Records provided:
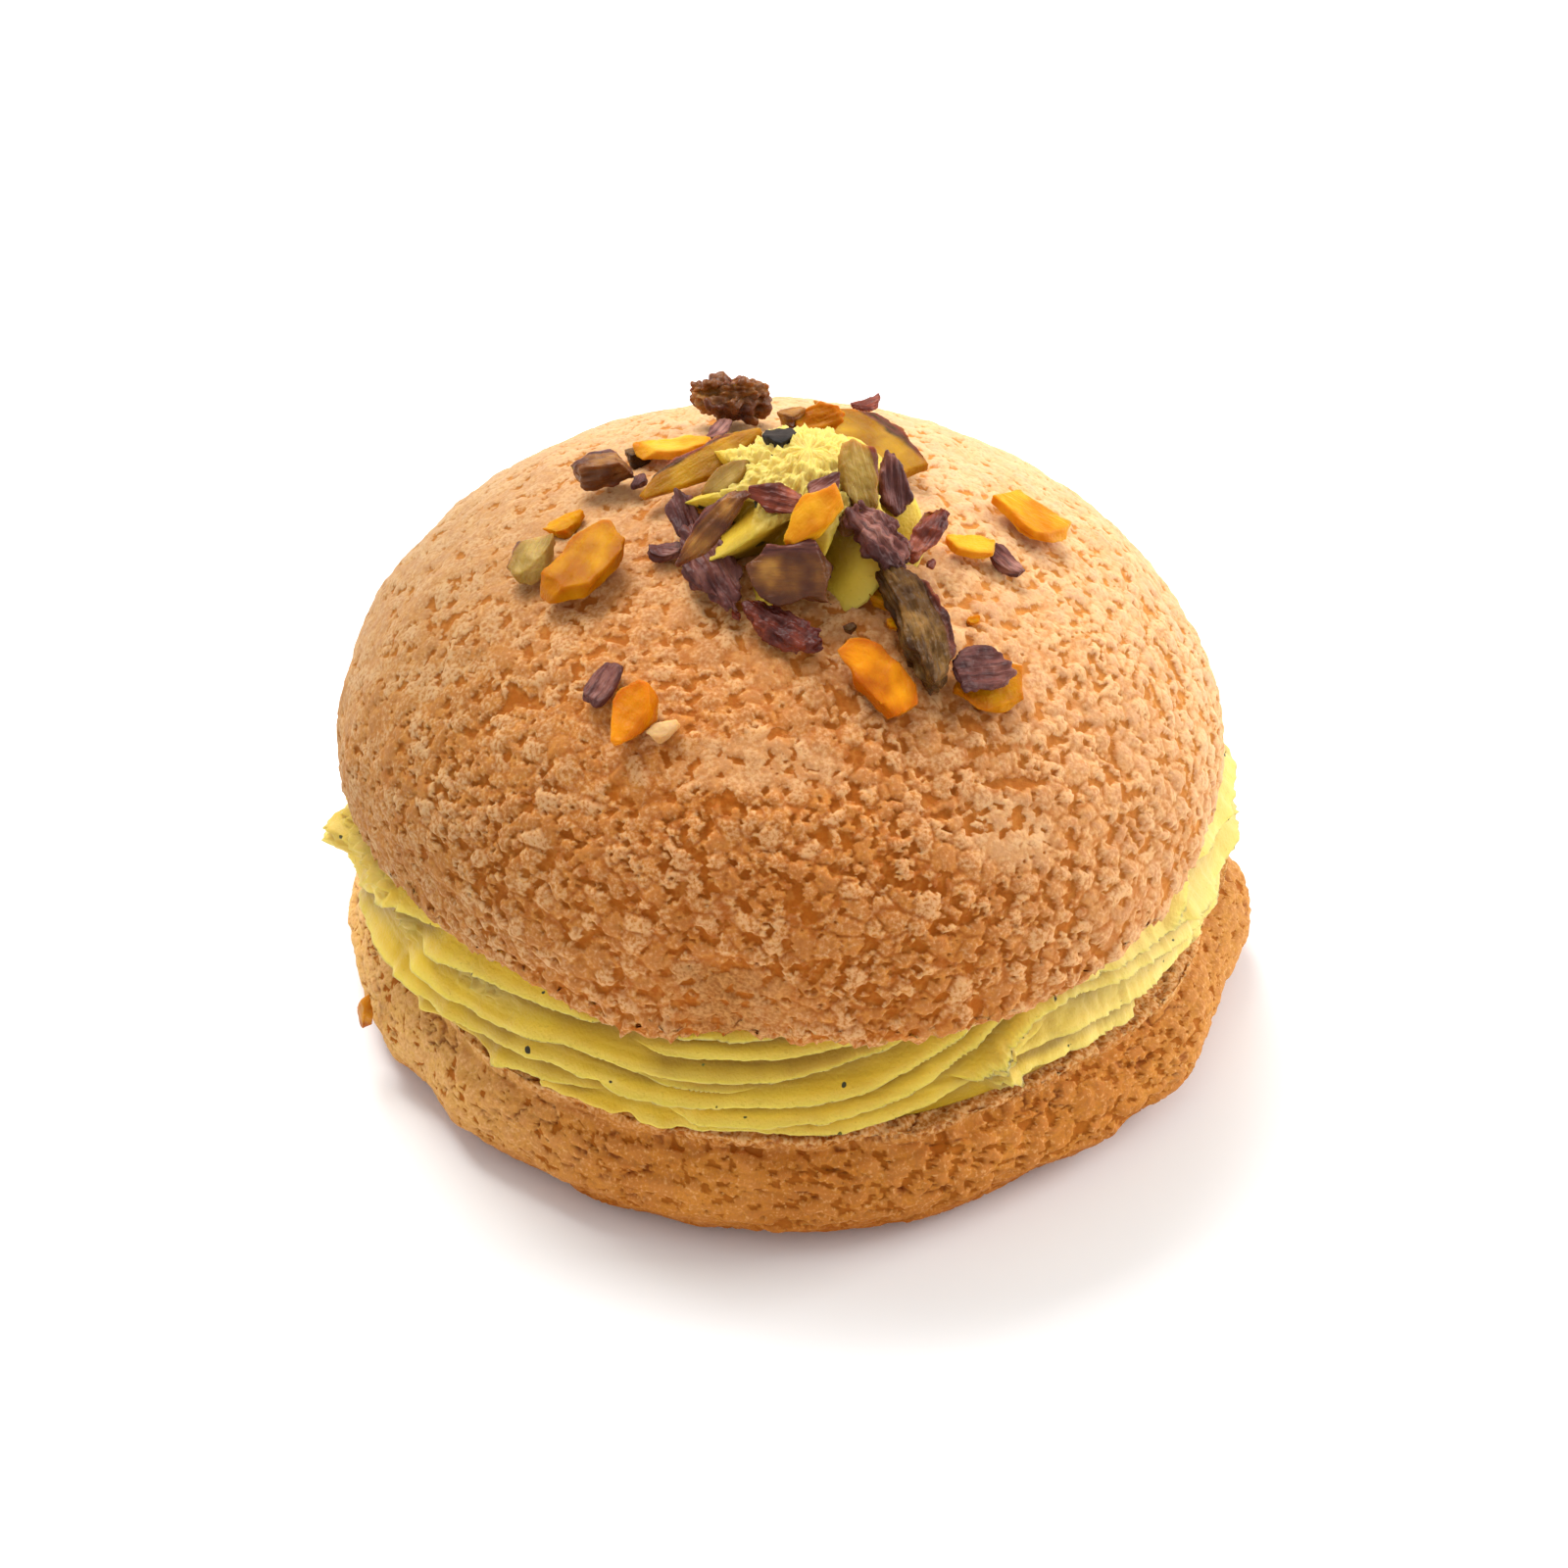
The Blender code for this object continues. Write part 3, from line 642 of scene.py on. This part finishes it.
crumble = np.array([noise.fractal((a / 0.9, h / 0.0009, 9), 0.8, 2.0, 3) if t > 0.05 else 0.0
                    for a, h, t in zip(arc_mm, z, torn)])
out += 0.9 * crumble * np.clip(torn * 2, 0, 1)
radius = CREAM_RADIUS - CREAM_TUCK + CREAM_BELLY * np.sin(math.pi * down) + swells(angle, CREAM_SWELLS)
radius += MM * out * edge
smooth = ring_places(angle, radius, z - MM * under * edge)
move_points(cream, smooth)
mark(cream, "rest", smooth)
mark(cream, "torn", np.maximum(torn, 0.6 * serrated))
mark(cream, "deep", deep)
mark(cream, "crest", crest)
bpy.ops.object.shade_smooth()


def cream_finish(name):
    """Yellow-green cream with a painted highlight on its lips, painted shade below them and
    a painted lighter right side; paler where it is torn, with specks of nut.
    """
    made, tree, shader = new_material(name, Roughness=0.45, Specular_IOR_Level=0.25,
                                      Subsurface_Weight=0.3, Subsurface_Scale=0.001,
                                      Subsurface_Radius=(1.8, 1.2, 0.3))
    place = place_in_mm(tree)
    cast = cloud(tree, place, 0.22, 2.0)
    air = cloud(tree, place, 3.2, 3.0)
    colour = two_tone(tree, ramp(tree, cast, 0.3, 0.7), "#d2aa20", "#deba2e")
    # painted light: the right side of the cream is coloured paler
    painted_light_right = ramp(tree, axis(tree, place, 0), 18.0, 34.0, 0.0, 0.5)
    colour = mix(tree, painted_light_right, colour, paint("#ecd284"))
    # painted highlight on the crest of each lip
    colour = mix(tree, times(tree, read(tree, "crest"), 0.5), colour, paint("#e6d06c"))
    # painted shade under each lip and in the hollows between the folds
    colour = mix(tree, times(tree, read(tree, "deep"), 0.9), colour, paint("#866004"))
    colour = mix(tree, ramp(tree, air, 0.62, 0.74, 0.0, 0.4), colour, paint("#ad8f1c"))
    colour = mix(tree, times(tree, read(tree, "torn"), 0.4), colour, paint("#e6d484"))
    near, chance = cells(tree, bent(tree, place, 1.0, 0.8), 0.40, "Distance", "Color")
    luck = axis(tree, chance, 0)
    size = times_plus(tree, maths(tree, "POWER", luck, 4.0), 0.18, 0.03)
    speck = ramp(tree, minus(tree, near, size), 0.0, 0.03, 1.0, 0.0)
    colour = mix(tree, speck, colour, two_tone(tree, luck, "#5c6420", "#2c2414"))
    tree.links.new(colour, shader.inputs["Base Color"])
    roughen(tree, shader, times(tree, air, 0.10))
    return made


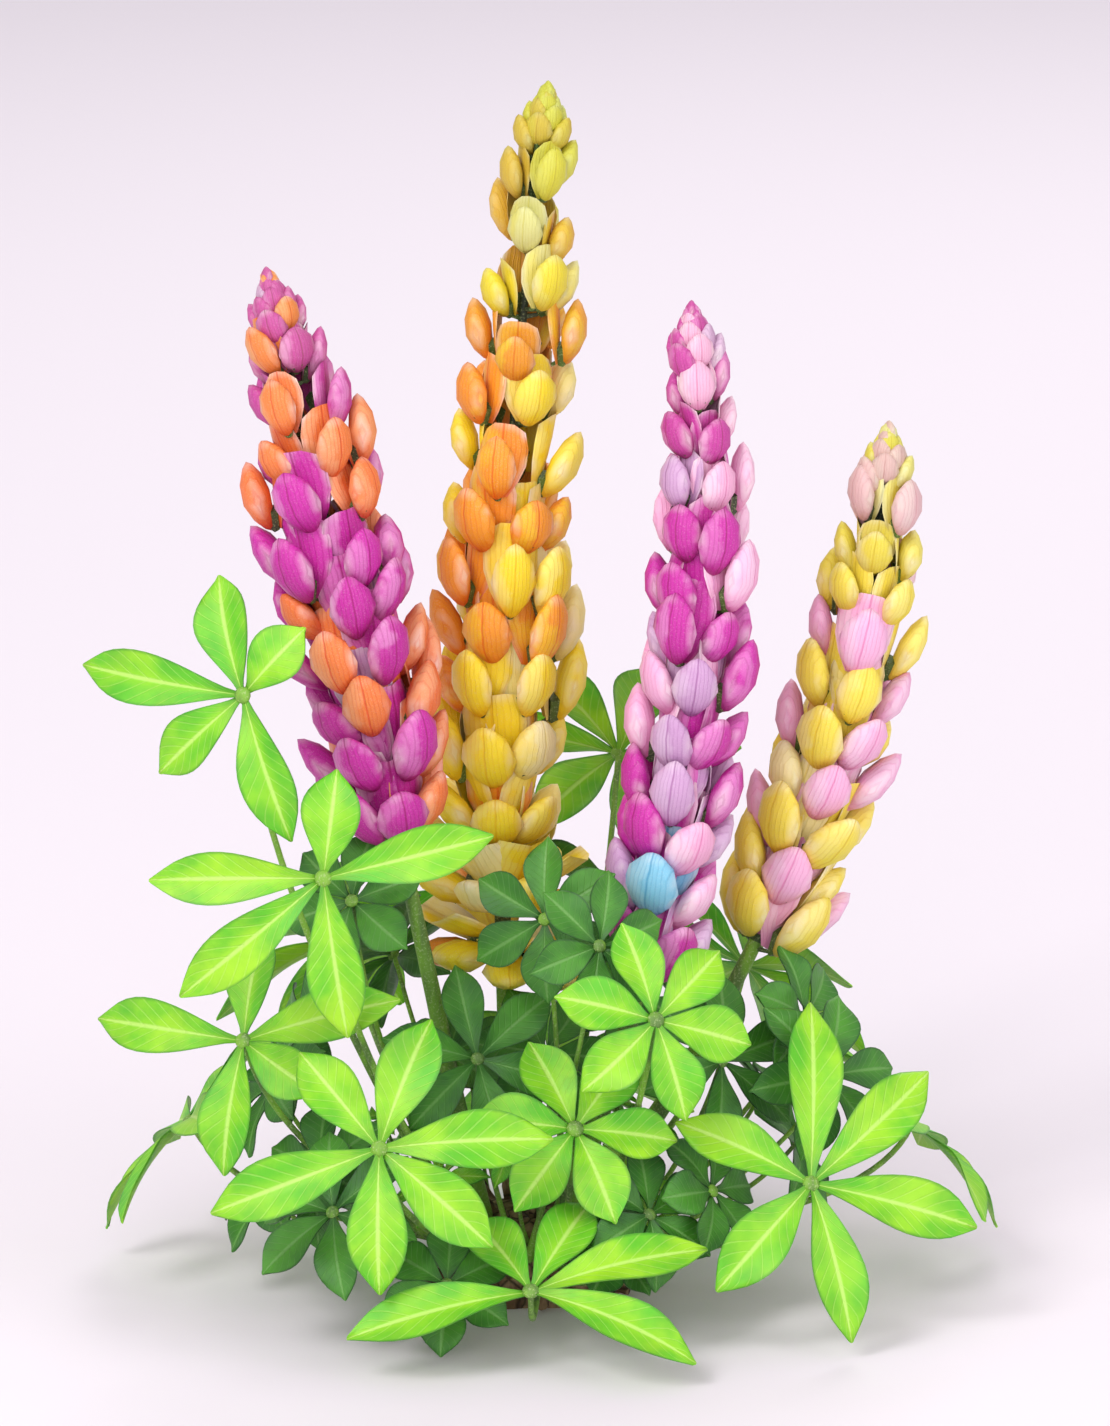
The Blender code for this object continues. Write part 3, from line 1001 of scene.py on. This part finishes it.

Set task:
Each line of the material should be echoed exactly.

Task result:
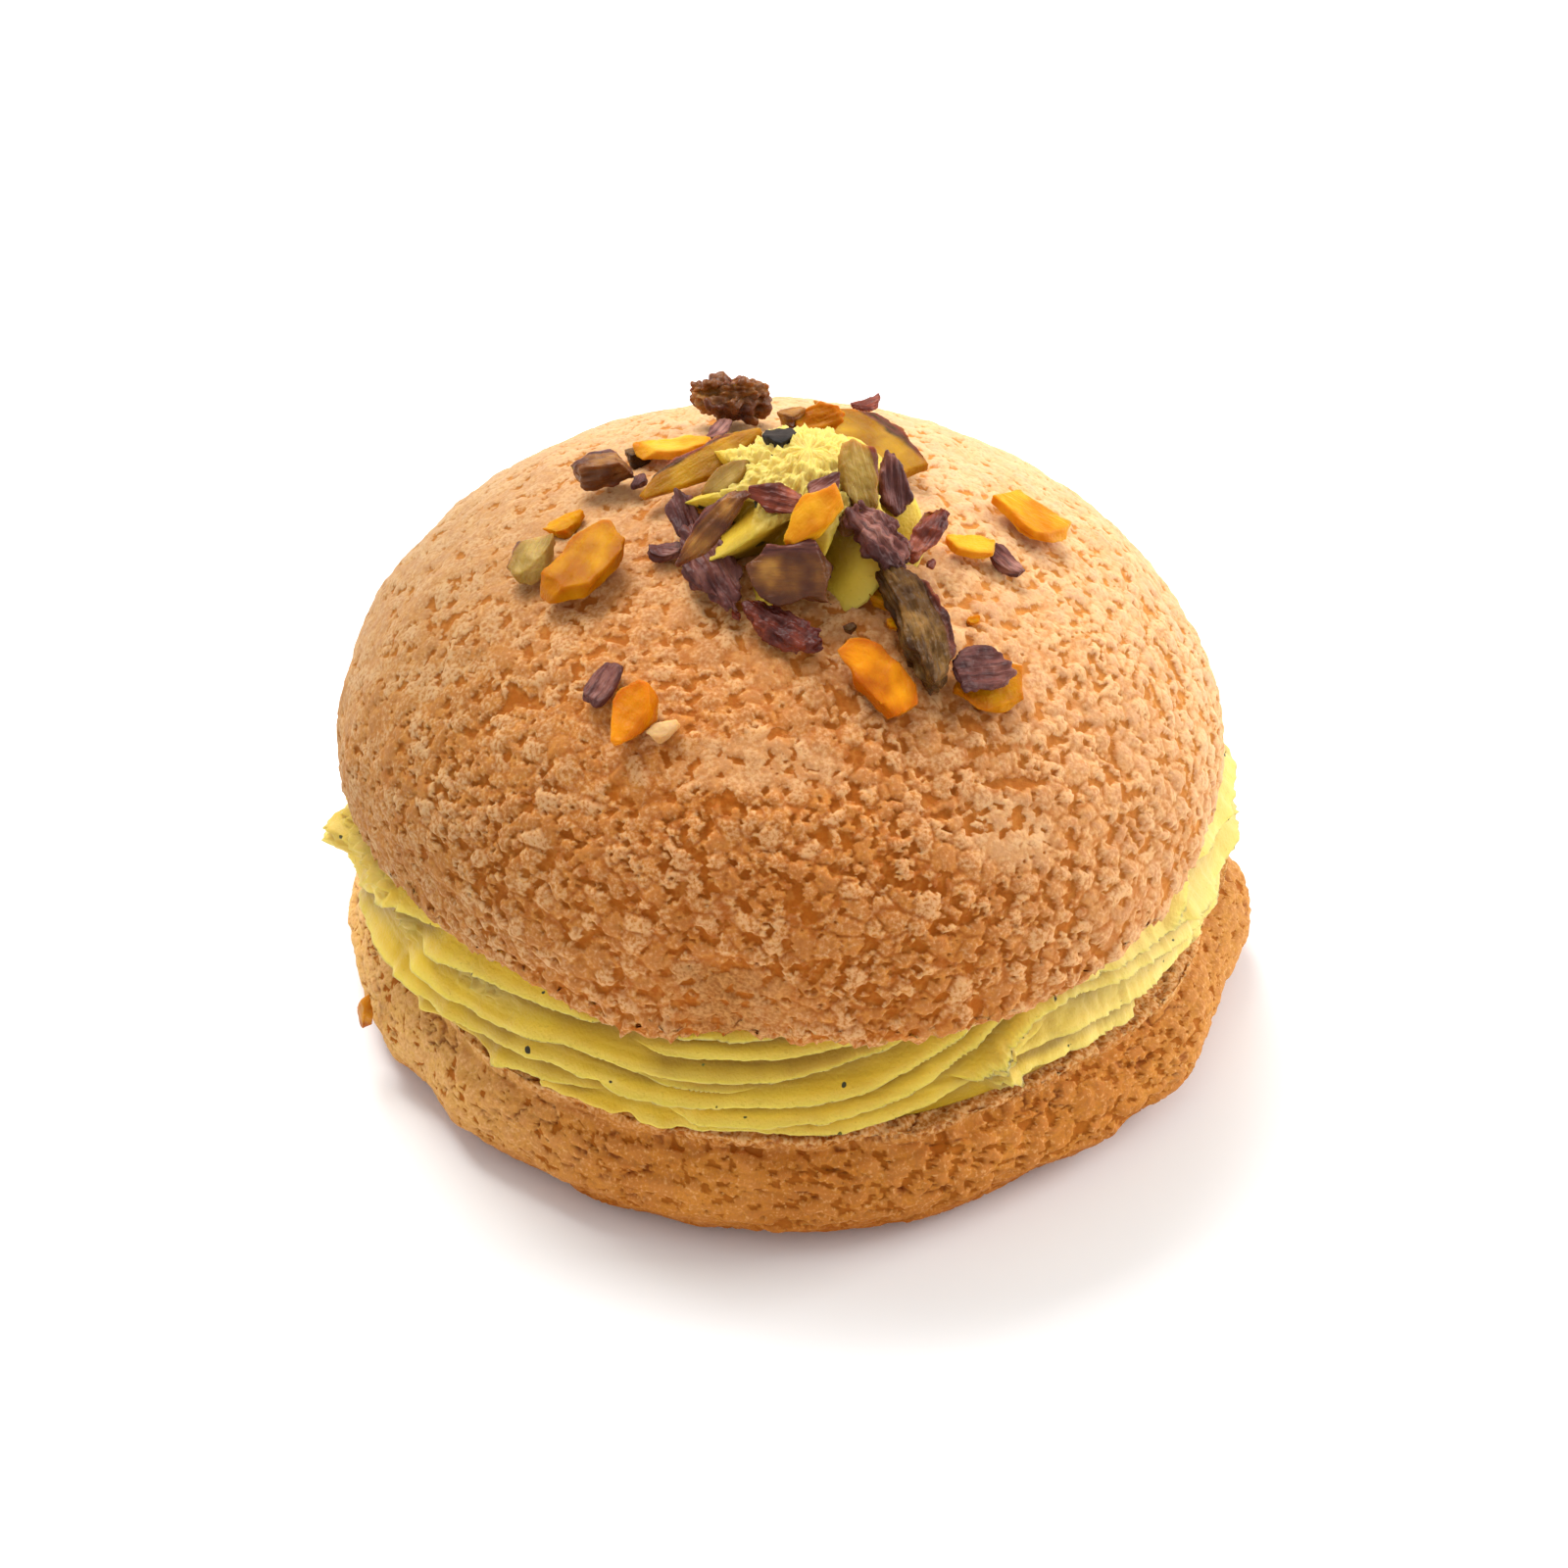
The Blender code for this object continues. Write part 3, from line 642 of scene.py on. This part finishes it.
crumble = np.array([noise.fractal((a / 0.9, h / 0.0009, 9), 0.8, 2.0, 3) if t > 0.05 else 0.0
                    for a, h, t in zip(arc_mm, z, torn)])
out += 0.9 * crumble * np.clip(torn * 2, 0, 1)
radius = CREAM_RADIUS - CREAM_TUCK + CREAM_BELLY * np.sin(math.pi * down) + swells(angle, CREAM_SWELLS)
radius += MM * out * edge
smooth = ring_places(angle, radius, z - MM * under * edge)
move_points(cream, smooth)
mark(cream, "rest", smooth)
mark(cream, "torn", np.maximum(torn, 0.6 * serrated))
mark(cream, "deep", deep)
mark(cream, "crest", crest)
bpy.ops.object.shade_smooth()


def cream_finish(name):
    """Yellow-green cream with a painted highlight on its lips, painted shade below them and
    a painted lighter right side; paler where it is torn, with specks of nut.
    """
    made, tree, shader = new_material(name, Roughness=0.45, Specular_IOR_Level=0.25,
                                      Subsurface_Weight=0.3, Subsurface_Scale=0.001,
                                      Subsurface_Radius=(1.8, 1.2, 0.3))
    place = place_in_mm(tree)
    cast = cloud(tree, place, 0.22, 2.0)
    air = cloud(tree, place, 3.2, 3.0)
    colour = two_tone(tree, ramp(tree, cast, 0.3, 0.7), "#d2aa20", "#deba2e")
    # painted light: the right side of the cream is coloured paler
    painted_light_right = ramp(tree, axis(tree, place, 0), 18.0, 34.0, 0.0, 0.5)
    colour = mix(tree, painted_light_right, colour, paint("#ecd284"))
    # painted highlight on the crest of each lip
    colour = mix(tree, times(tree, read(tree, "crest"), 0.5), colour, paint("#e6d06c"))
    # painted shade under each lip and in the hollows between the folds
    colour = mix(tree, times(tree, read(tree, "deep"), 0.9), colour, paint("#866004"))
    colour = mix(tree, ramp(tree, air, 0.62, 0.74, 0.0, 0.4), colour, paint("#ad8f1c"))
    colour = mix(tree, times(tree, read(tree, "torn"), 0.4), colour, paint("#e6d484"))
    near, chance = cells(tree, bent(tree, place, 1.0, 0.8), 0.40, "Distance", "Color")
    luck = axis(tree, chance, 0)
    size = times_plus(tree, maths(tree, "POWER", luck, 4.0), 0.18, 0.03)
    speck = ramp(tree, minus(tree, near, size), 0.0, 0.03, 1.0, 0.0)
    colour = mix(tree, speck, colour, two_tone(tree, luck, "#5c6420", "#2c2414"))
    tree.links.new(colour, shader.inputs["Base Color"])
    roughen(tree, shader, times(tree, air, 0.10))
    return made


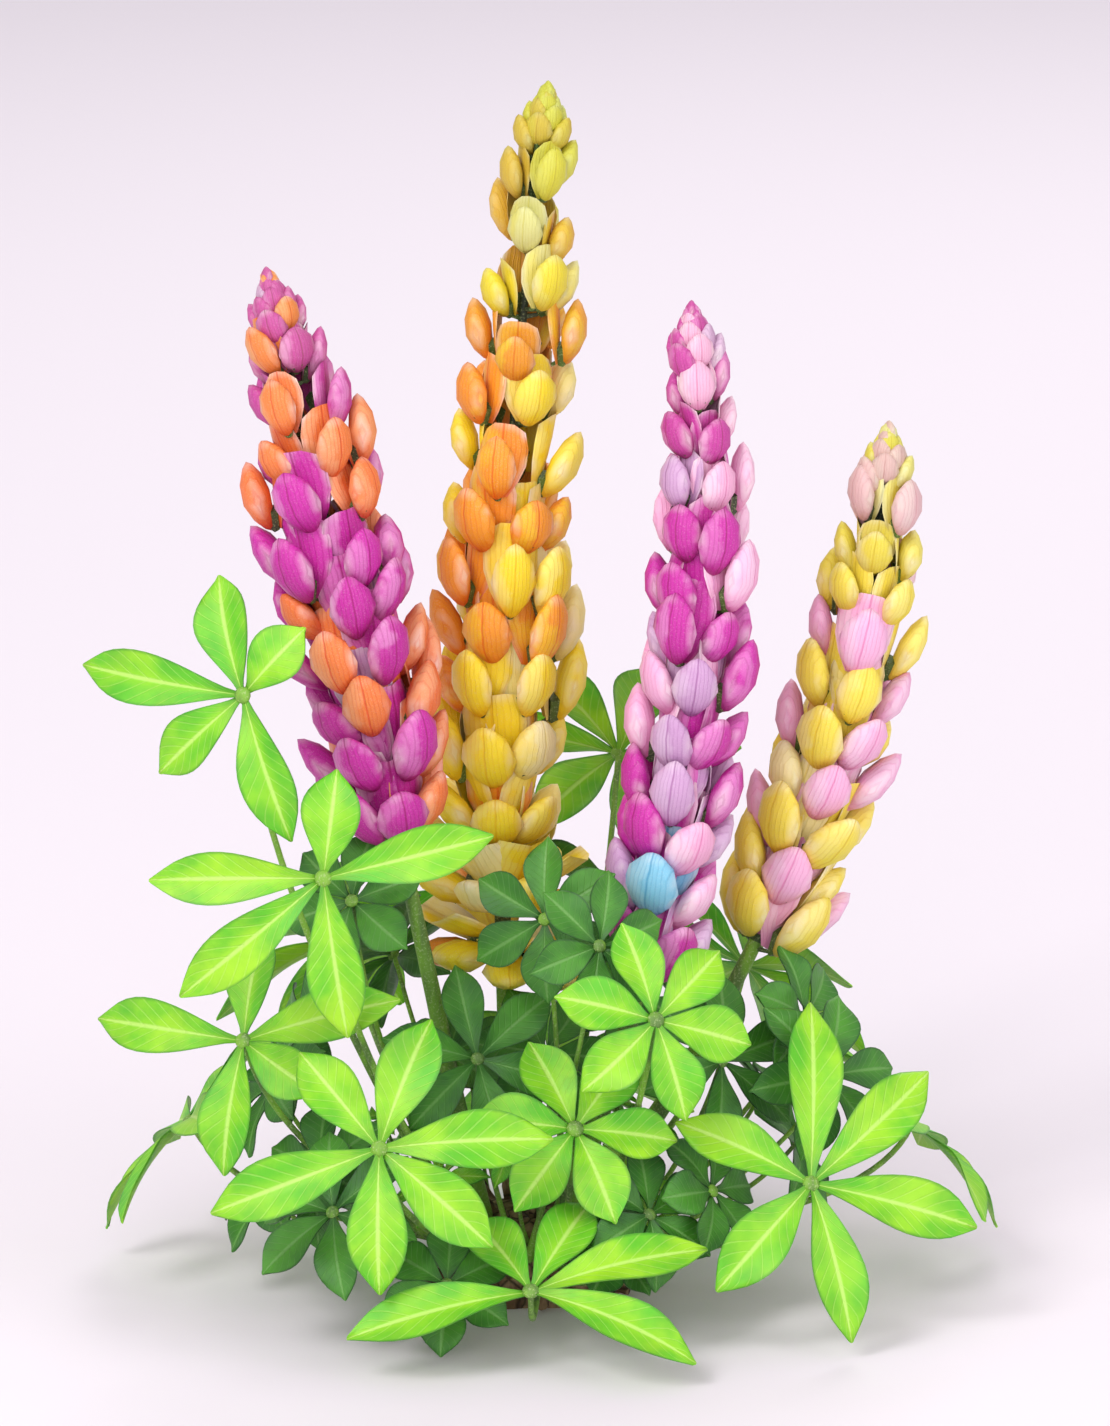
The Blender code for this object continues. Write part 3, from line 1001 of scene.py on. This part finishes it.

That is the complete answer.